The Plunketts' initiative created a ripple effect in their community. Four more scholarships for college education have been started by Westchester residents. The Rotary Club of Peekskill, of which Plunkett is a member, also has started an annual scholarship. The estate of Leo Soricelli Jr. of Peekskill donated 3,000 books, and several book drives are currently going on for the Malsisar college.

"Don is doing a tremendous amount of the work for the college," Surendra Kaushik said. "He sees an opportunity being created for rural girls, and he wants to be a part of that. He is taking the American idea of community service there."

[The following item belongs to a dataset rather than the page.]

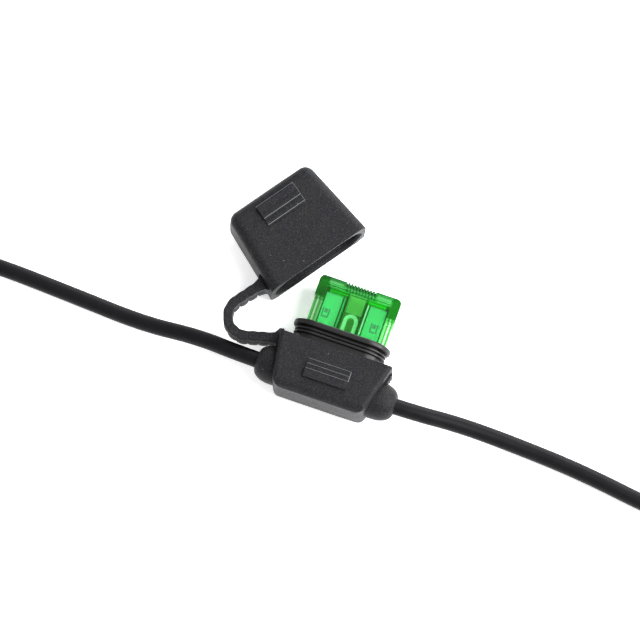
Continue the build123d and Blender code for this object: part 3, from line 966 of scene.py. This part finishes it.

Magaly, Plunkett's wife, a fifth-grade teacher in Irvington, has encouraged her students to start a pen-pal program with elementary school children in Malsisar. The two groups exchange letters in their native languages and have translators read them. Magaly Plunkett believes that only by learning of the hopes and aspirations of children on the other side of the world will her students understand that the world is united.

It is in this spirit that Plunkett hopes to foster Kaushik's vision in Malsisar.

"I can help the girl students realize their own dreams in my own little way, and hope that others are moved to help them," Plunkett said. "There are many fathers in the world without the means to help their own daughters that many of us dads in Westchester County have."